Give the data a second time, exactly and in full.
======
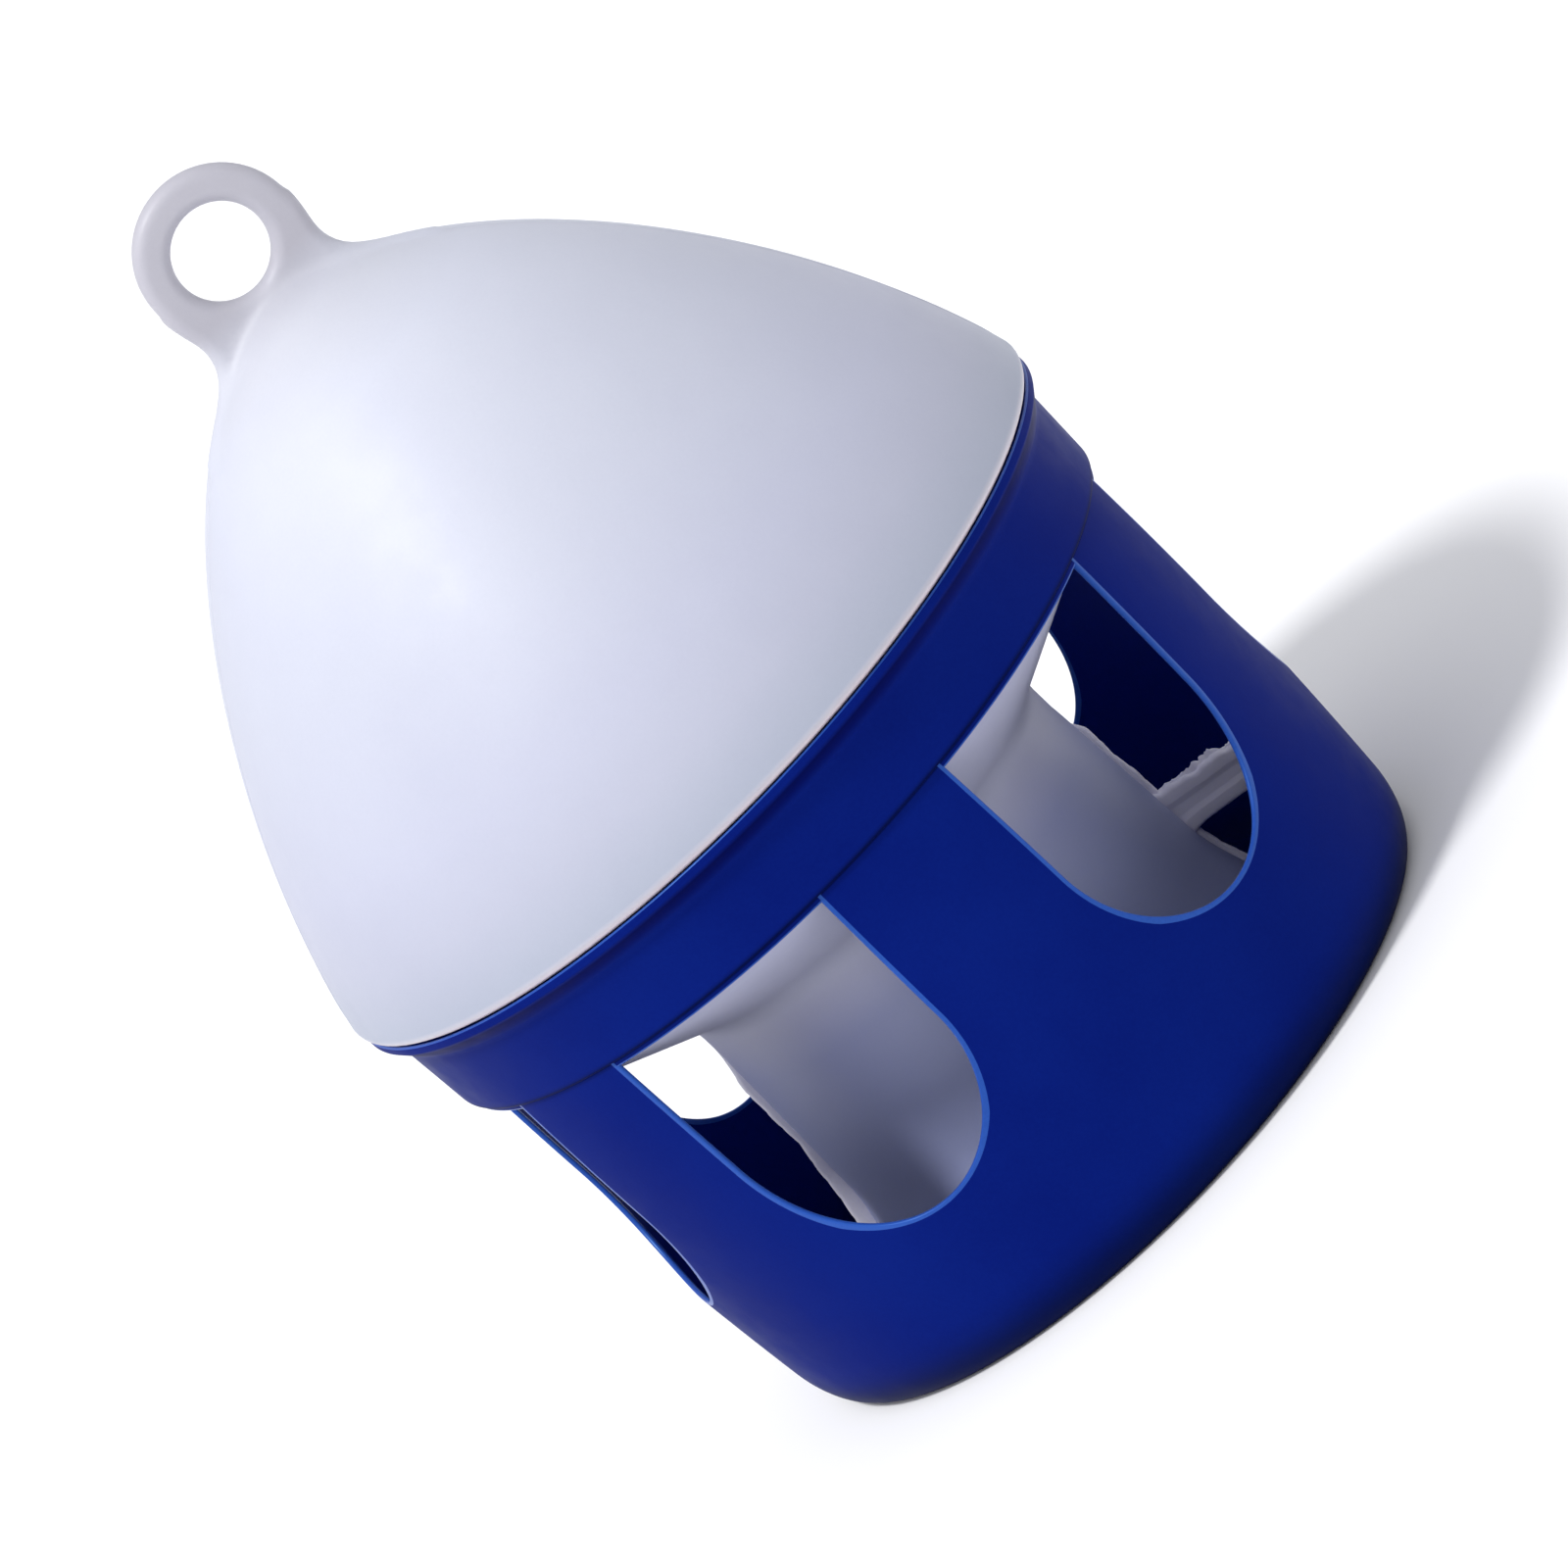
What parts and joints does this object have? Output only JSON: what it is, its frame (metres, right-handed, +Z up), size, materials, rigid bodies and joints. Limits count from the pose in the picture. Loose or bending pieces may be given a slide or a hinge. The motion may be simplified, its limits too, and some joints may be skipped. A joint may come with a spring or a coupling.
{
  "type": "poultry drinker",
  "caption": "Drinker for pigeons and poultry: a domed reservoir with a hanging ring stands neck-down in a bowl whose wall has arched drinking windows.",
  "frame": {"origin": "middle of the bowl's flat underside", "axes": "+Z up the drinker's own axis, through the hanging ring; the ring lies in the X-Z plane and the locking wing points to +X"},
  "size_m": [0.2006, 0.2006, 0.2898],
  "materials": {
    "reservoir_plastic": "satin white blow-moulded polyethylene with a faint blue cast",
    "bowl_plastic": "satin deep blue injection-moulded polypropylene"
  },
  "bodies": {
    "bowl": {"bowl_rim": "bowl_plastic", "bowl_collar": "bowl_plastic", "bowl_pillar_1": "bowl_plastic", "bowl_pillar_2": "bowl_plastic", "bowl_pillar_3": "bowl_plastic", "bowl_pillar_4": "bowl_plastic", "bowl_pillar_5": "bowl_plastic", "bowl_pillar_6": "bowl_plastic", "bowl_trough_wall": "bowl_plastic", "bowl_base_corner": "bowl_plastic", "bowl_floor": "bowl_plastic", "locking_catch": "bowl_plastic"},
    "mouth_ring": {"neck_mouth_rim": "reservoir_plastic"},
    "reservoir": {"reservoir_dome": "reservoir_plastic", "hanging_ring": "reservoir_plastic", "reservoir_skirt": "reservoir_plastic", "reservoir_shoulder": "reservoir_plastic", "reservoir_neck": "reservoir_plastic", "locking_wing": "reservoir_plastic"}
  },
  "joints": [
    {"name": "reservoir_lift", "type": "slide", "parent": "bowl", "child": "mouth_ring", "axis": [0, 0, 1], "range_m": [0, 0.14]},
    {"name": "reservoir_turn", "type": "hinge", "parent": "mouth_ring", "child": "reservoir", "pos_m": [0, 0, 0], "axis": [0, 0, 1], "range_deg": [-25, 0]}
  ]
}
======
■ Solution below ■
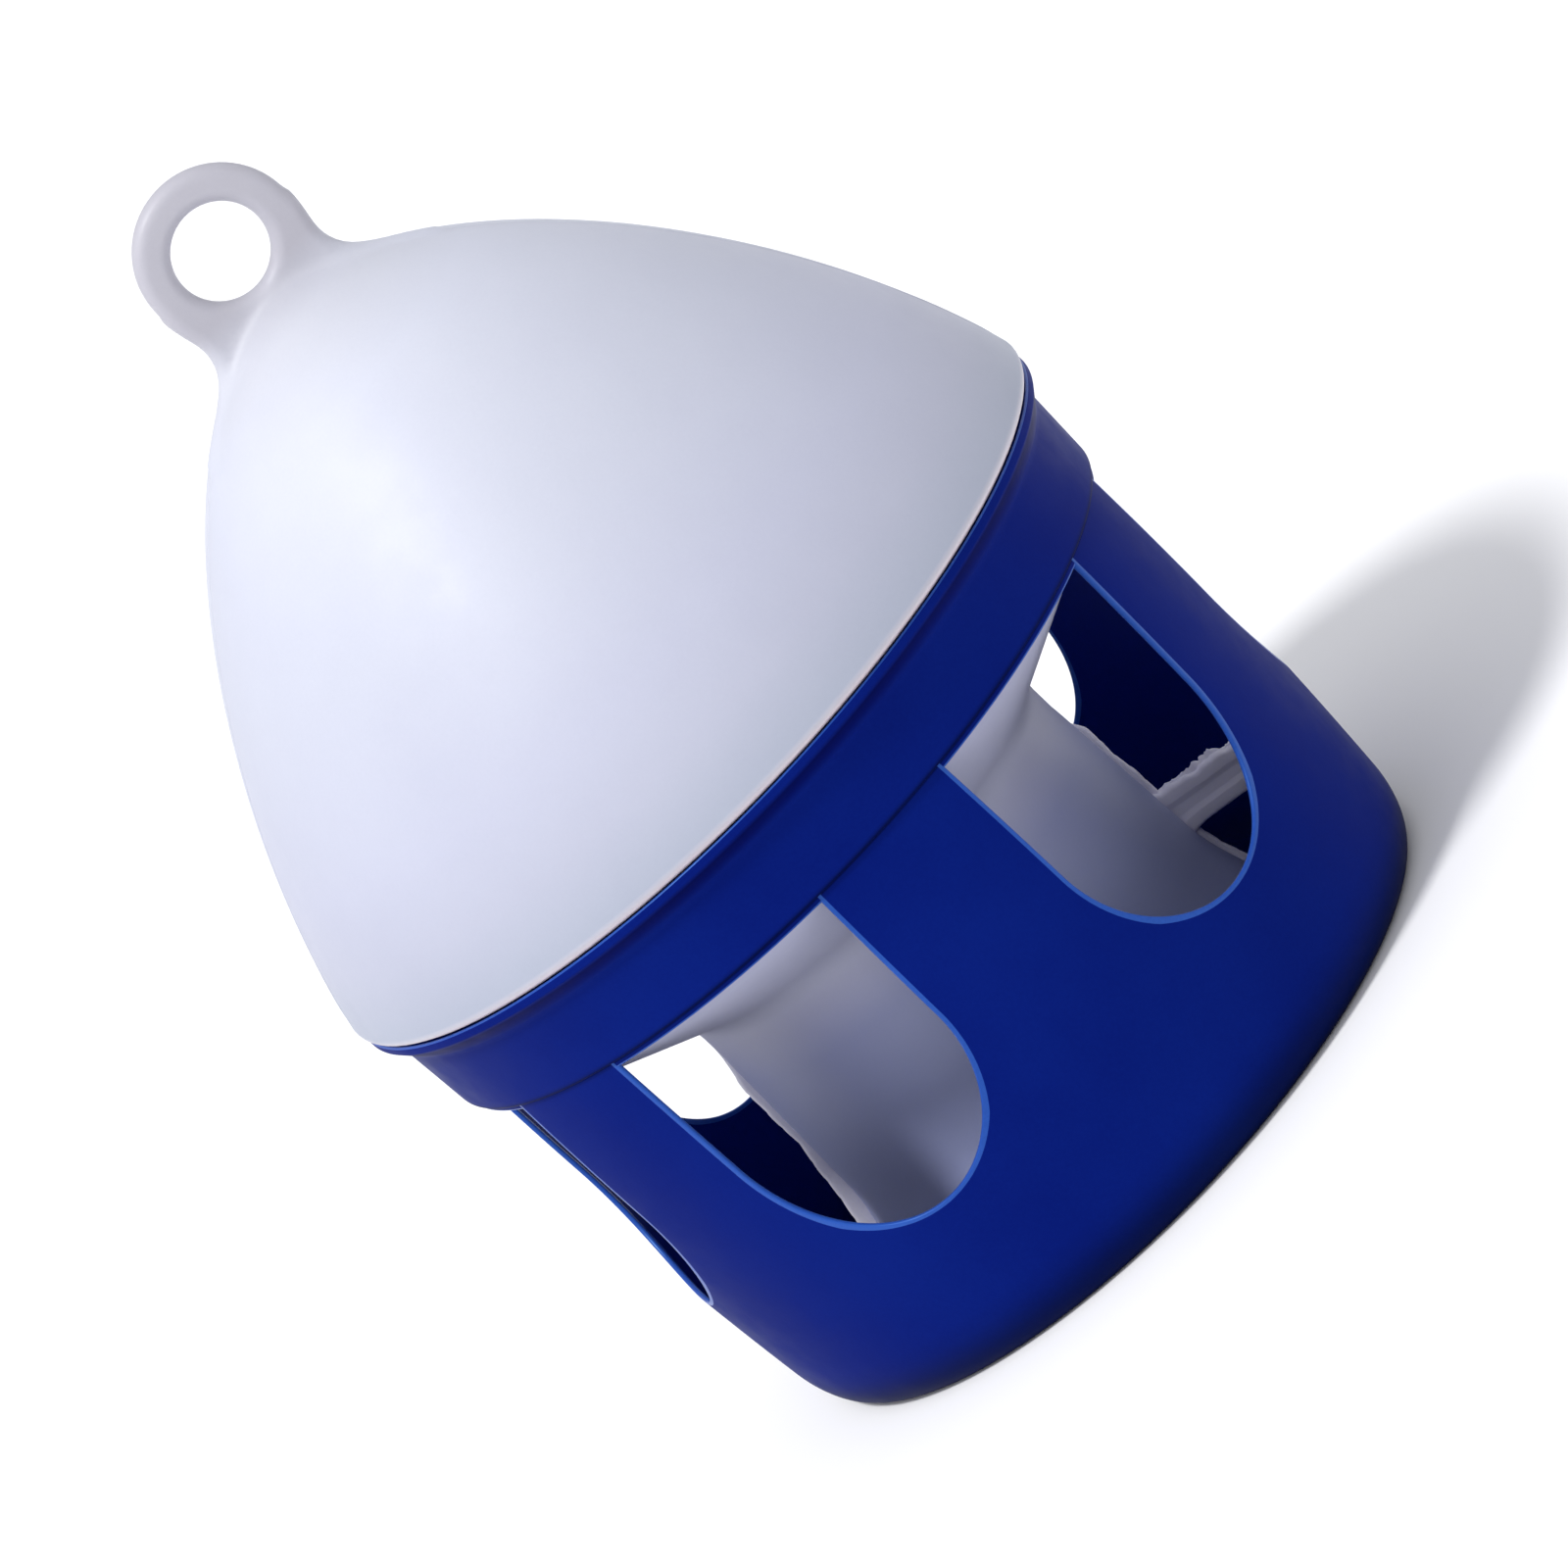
What parts and joints does this object have? Output only JSON: what it is, its frame (metres, right-handed, +Z up), size, materials, rigid bodies and joints. Limits count from the pose in the picture. Loose or bending pieces may be given a slide or a hinge. The motion may be simplified, its limits too, and some joints may be skipped. A joint may come with a spring or a coupling.
{
  "type": "poultry drinker",
  "caption": "Drinker for pigeons and poultry: a domed reservoir with a hanging ring stands neck-down in a bowl whose wall has arched drinking windows.",
  "frame": {"origin": "middle of the bowl's flat underside", "axes": "+Z up the drinker's own axis, through the hanging ring; the ring lies in the X-Z plane and the locking wing points to +X"},
  "size_m": [0.2006, 0.2006, 0.2898],
  "materials": {
    "reservoir_plastic": "satin white blow-moulded polyethylene with a faint blue cast",
    "bowl_plastic": "satin deep blue injection-moulded polypropylene"
  },
  "bodies": {
    "bowl": {"bowl_rim": "bowl_plastic", "bowl_collar": "bowl_plastic", "bowl_pillar_1": "bowl_plastic", "bowl_pillar_2": "bowl_plastic", "bowl_pillar_3": "bowl_plastic", "bowl_pillar_4": "bowl_plastic", "bowl_pillar_5": "bowl_plastic", "bowl_pillar_6": "bowl_plastic", "bowl_trough_wall": "bowl_plastic", "bowl_base_corner": "bowl_plastic", "bowl_floor": "bowl_plastic", "locking_catch": "bowl_plastic"},
    "mouth_ring": {"neck_mouth_rim": "reservoir_plastic"},
    "reservoir": {"reservoir_dome": "reservoir_plastic", "hanging_ring": "reservoir_plastic", "reservoir_skirt": "reservoir_plastic", "reservoir_shoulder": "reservoir_plastic", "reservoir_neck": "reservoir_plastic", "locking_wing": "reservoir_plastic"}
  },
  "joints": [
    {"name": "reservoir_lift", "type": "slide", "parent": "bowl", "child": "mouth_ring", "axis": [0, 0, 1], "range_m": [0, 0.14]},
    {"name": "reservoir_turn", "type": "hinge", "parent": "mouth_ring", "child": "reservoir", "pos_m": [0, 0, 0], "axis": [0, 0, 1], "range_deg": [-25, 0]}
  ]
}